Paper No. 387-13
Presentation Time: 9:00 AM-6:30 PM
NEOGENE FILLING AND INCISION OF THE DALLES BASIN, OREGON AND WASHINGTON
New geologic mapping near The Dalles, Oregon provides insight into the late Miocene to Quaternary history of the The Dalles basin, a depocenter in the backarc of the Cascade Range near the southwestern margin of the Columbia Plateau. The basin is bound to the north by the Columbia Hills anticline and to south by less-pronounced folds, all related to north-south compression of the 17-12 Ma flows of Columbia River Basalt Group forming the Yakima fold province.
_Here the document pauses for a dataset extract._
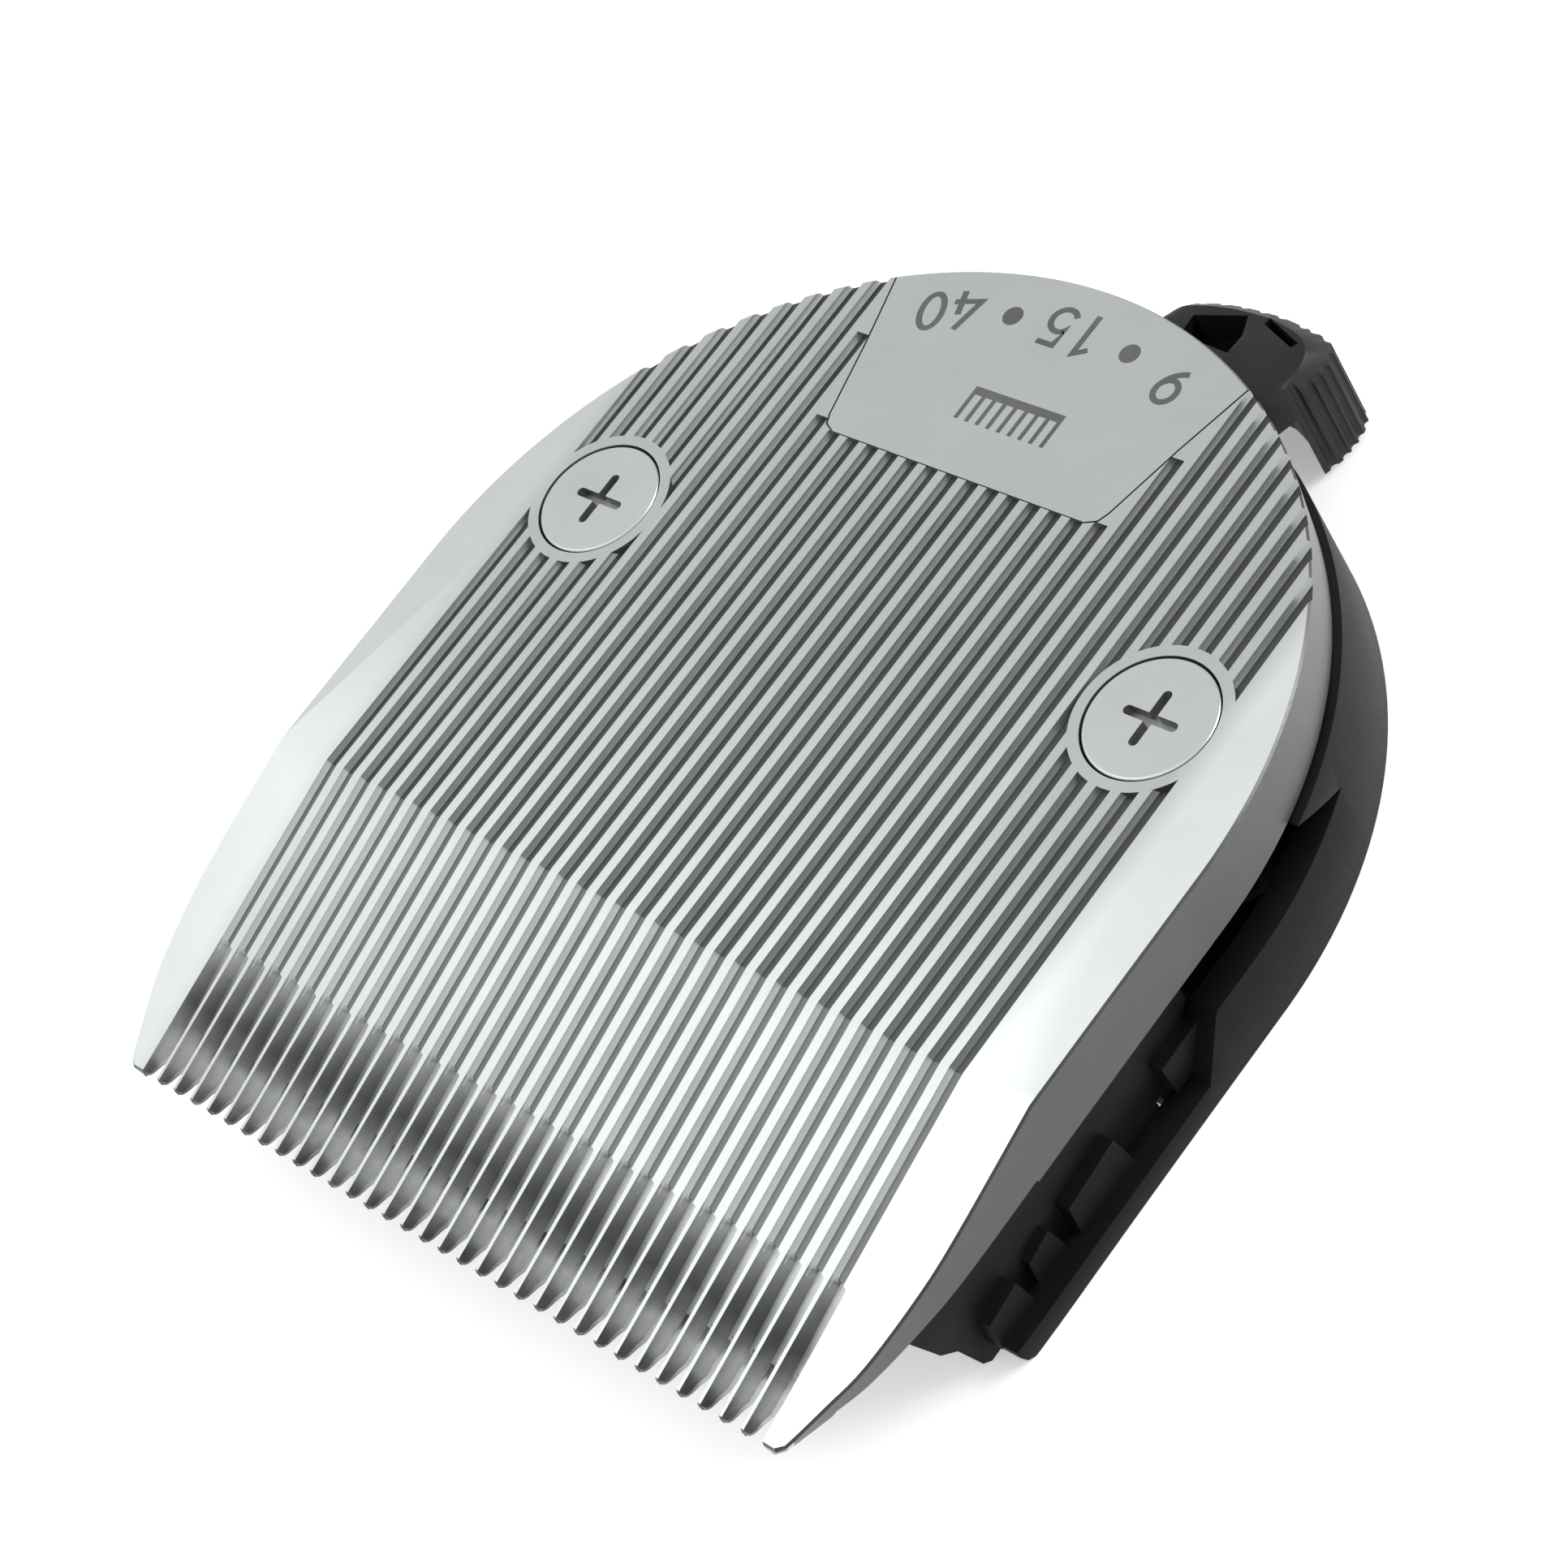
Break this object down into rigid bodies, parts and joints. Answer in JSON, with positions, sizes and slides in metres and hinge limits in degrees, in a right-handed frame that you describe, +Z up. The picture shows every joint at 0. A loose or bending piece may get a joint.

The basin was filled during Late Miocene by volcaniclastic material shed from Cascade Range volcanoes to the southwest and by fluvial material derived from the Blue Mountains province to the east. Deposits from these two sources locally interfinger. A ~7 Ma basalt flow preserves a shallow paleocanyon in the Blue Mountain fluvial facies near the present-day Deschutes River, with a base about 300 m higher than modern river level. At about 1 Ma, two local volcanic vents erupted basalts that entered the Deschutes and Columbia River canyons and came to rest at elevations within 20 m of modern river levels, indicating about 0.05 mm/yr of Neogene incision. Pleistocene to modern loess deposits, chiefly derived from Columbia River sand and silt, are widespread and may locally be as thick as 30 m. Latest Pleistocene Missoula floods have left deposits in most valley bottoms and may have influenced the distribution of landslides. Ice-rafted erratics indicate Missoula floods inundated elevations as high as 345 m. Although the Columbia River is the major landscape feature at present in The Dalles basin, it first entered the basin sometime after the ~7 Ma basalt; relict Columbia River gravels show that it previously followed a west-directed course north of the Columbia Hills.